A rare exception to this was Microsoft’s failure to make DirectX 10 compatible with Windows XP. Given the huge number of Windows XP systems still out there when DirectX 10 was introduced in 2006 (and even now), this move almost certainly hurt everyone involved, including Microsoft, game developers and consumers. As a Windows XP gamer, I occasionally encounter games that require DirectX 10, at which point I put the box back on the shelf.
Despite claims to the contrary, it’s clear that a big part of Microsoft’s DirectX 10 decision was that they wanted people to upgrade to Windows Vista. I’m sure a few gamers upgraded Windows because of this, but to the vast majority it was just another stupid roadblock and a reason to be angry at Microsoft.
Game developers were left with a difficult decision. They could continue developing for DirectX 9, but in doing so they would not be able to use the new features of DirectX 10. They could develop two versions of their games, one requiring DirectX 10 and the other, compatible with DirectX 9, but this would add a lot of work and complexity to the process. Or they could stop developing for DirectX 9, but this would eliminate a huge potential market: Windows XP gamers. None of these choices are ideal. For the most part, DirectX 10-only game titles are still relatively rare.
Unfortunately, Microsoft has made a similar decision for DirectX 11: it will only be available on Windows 8. Once again, this decision is likely to do more damage than anything else.
It’s that time of the month again.
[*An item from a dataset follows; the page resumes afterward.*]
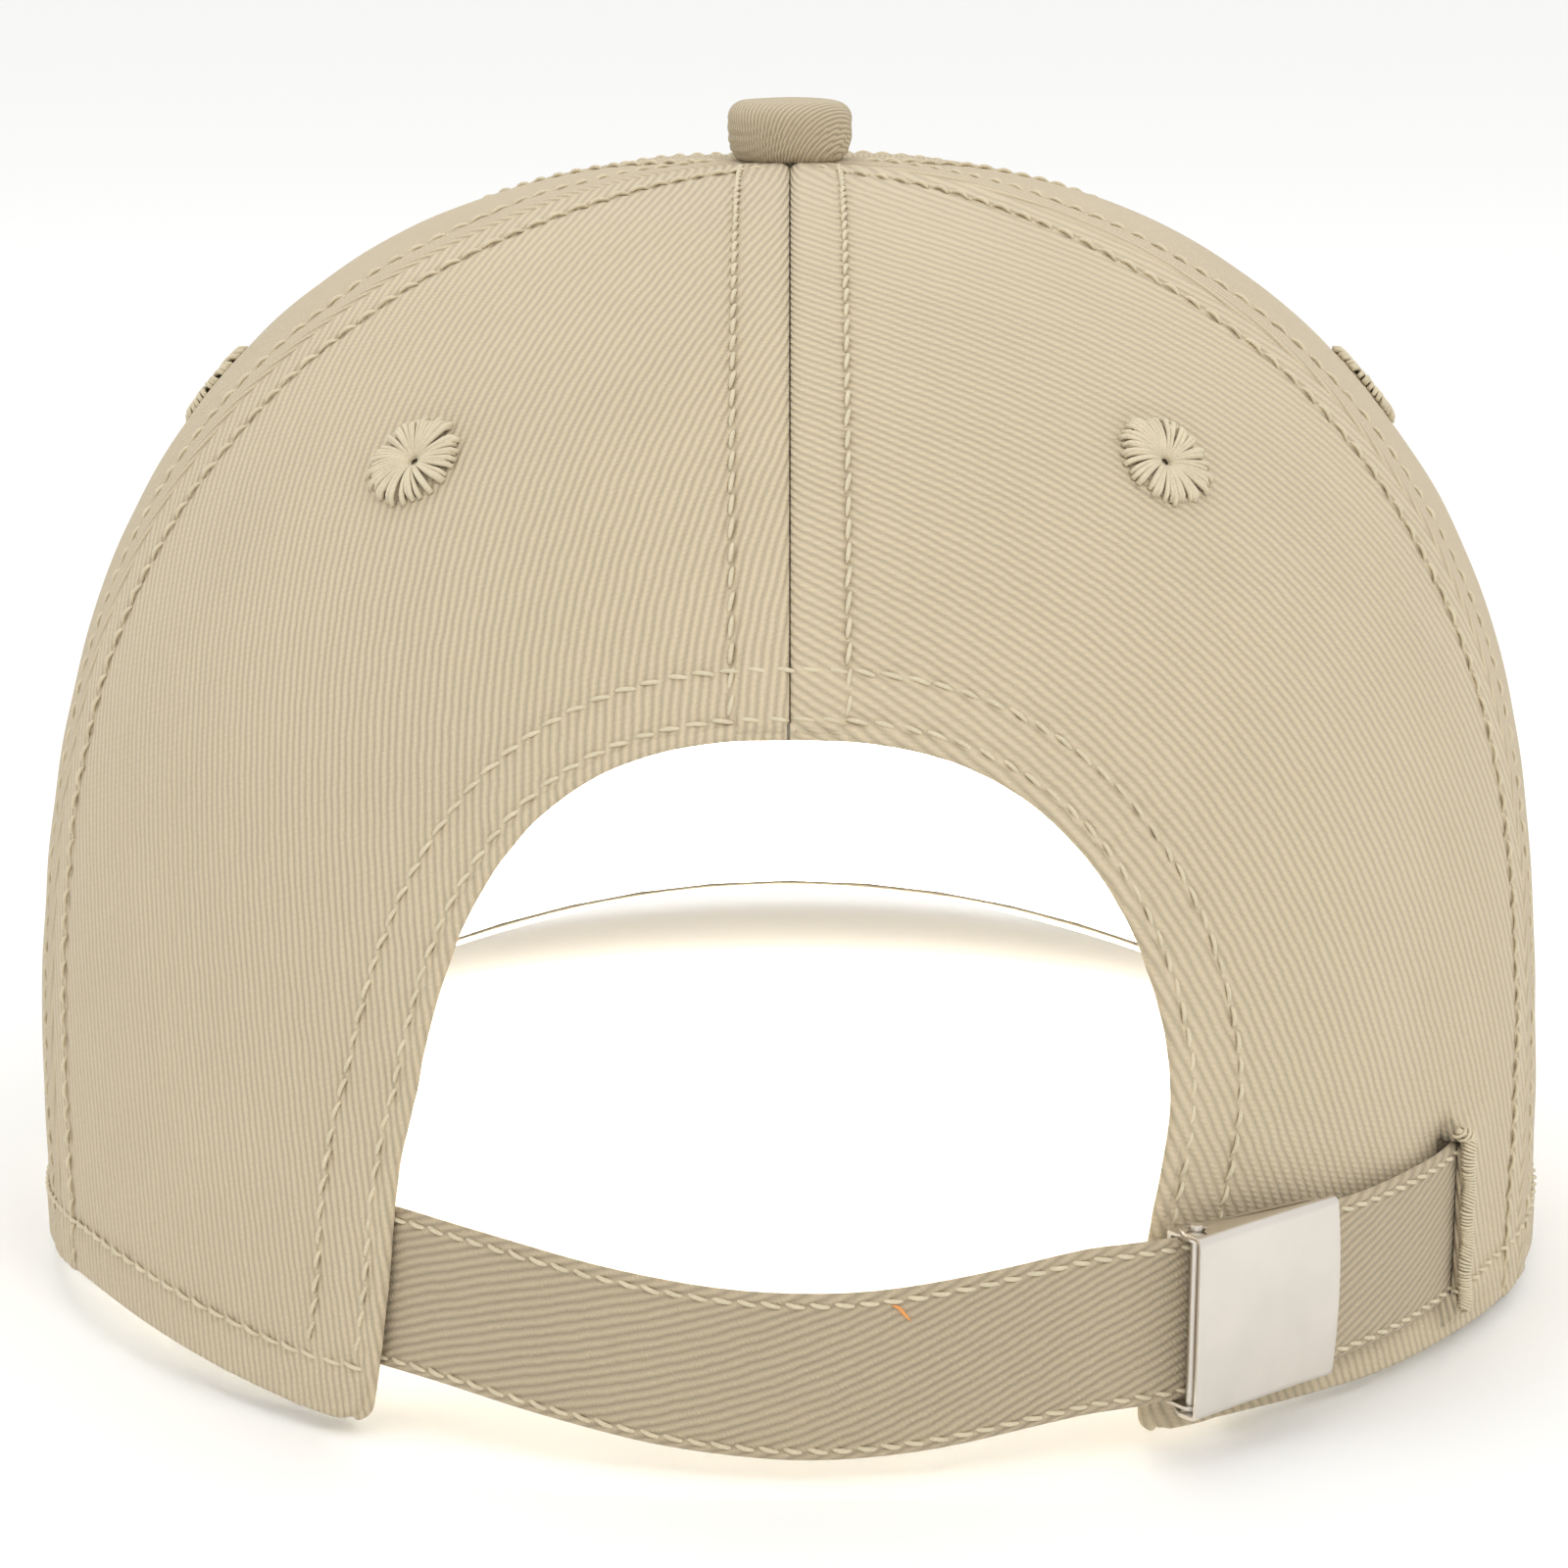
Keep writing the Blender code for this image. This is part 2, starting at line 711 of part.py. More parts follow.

Microsoft has issued its advance warning for this month’s Patch Tuesday. The patches themselves will become available, as usual, on the second Tuesday of the month. That’s November 13, 2012, at approximately 10 a.m. PST.
The patches this month affect Windows, Internet Explorer, Office and the .NET Framework. There are six planned bulletins, with 19 total issues being addressed. Four of the bulletins are rated Critical. For all the details, see the related Technet security bulletin.
As always, Windows users should install these patches as soon as possible on or after November 13.
A new white paper from Symantec discusses the increase of ‘ransomware’ in North America. Ransomware is malware that – once installed on a user’s computer – prevents normal operation and presents the user with warnings that appear to be from regional law enforcement organizations. The warnings threaten further legal action if the user fails to pay a fine. The warnings look sufficiently legitimate to fool many users, who then pay the ‘fine’.
If you start seeing one of these warnings on your computer, do not pay the ‘fine’. Instead, have the malware removed from your computer by a knowledgeable technician.
More details from ARS Technica.
A working exploit for the latest versions of Adobe’s PDF Reader software (X and XI) is being made available to malicious hackers for $50,000 via underground forums.
Starting with Version X, Adobe’s Reader software has employed a ‘sandbox’ that supposedly insulates the operating system from attacks originating in Reader content. The exploit code reportedly gets around the sandbox.
Adobe is investigating, but no patches are available yet. Since this threat is active, anyone using Adobe Reader X or XI should exercise extreme caution when opening PDF documents or clicking links to PDF documents from unknown sources. Another option is to uninstall the Adobe software and use an alternative like Foxit Reader.
More details from KrebsOnSecurity.
Security researcher Tavis Ormandy has discovered several security vulnerabilities in Sophos security products. The holes were patched within a few weeks of the initial reports, but Ormandy maintains that Sophos’ response was too slow. The vulnerabilities, if unpatched, can allow attackers to gain full control of computers running affected Sophos software.
Regardless of whether you agree with Ormandy’s conclusions about Sophos, it’s clear that if you run Sophos security products, you should make sure they are fully patched.
When Microsoft introduced the ‘Modern UI’ on the XBox 360 a while ago, it seemed obvious to most people that the new UI was just an excuse to shove more advertising into the faces of users. It changed a perfectly functional, text-based navigation system into an attention-grabbing, image-oriented, and ultimately wasteful navigation system. Visual ads are much more effective than text ads, and the current XBox 360 interface delivers them relentlessly.
A bit of background: Microsoft has long been jealous of Google’s ability to make massive amounts of money through advertising. Microsoft has tried to emulate Google by mirroring the services Google provides with Bing, Bing Webmaster Tools, and so on. When the new XBox 360 UI – the one filled with ads – first appeared, Microsoft may have expected backlash from users. When no such backlash materialized, Microsoft must have decided they could get away with the same thing in Windows.
So, when Microsoft announced that Windows 8 would have the same interface as the XBox 360, I immediately assumed we’d be seeing ads in Windows 8. Sure enough, we’re starting to see reports of advertising appearing in the apps built into Windows 8.
But here’s the problem: XBox 360 users spend very little time looking at the user interface. 99.9% of the time, they’re looking at full screen content in the form of video and games. The interface ads barely register. That’s not the case with Windows applications, where most desktop users spend all their time. If I need to use a certain type of application, and I have a choice between one that shows me ads all the time, and one that doesn’t, guess which one I’m going to choose? Business IT departments are going to really hate this as well, and it’s going to be yet another reason for them to avoid Windows 8 completely.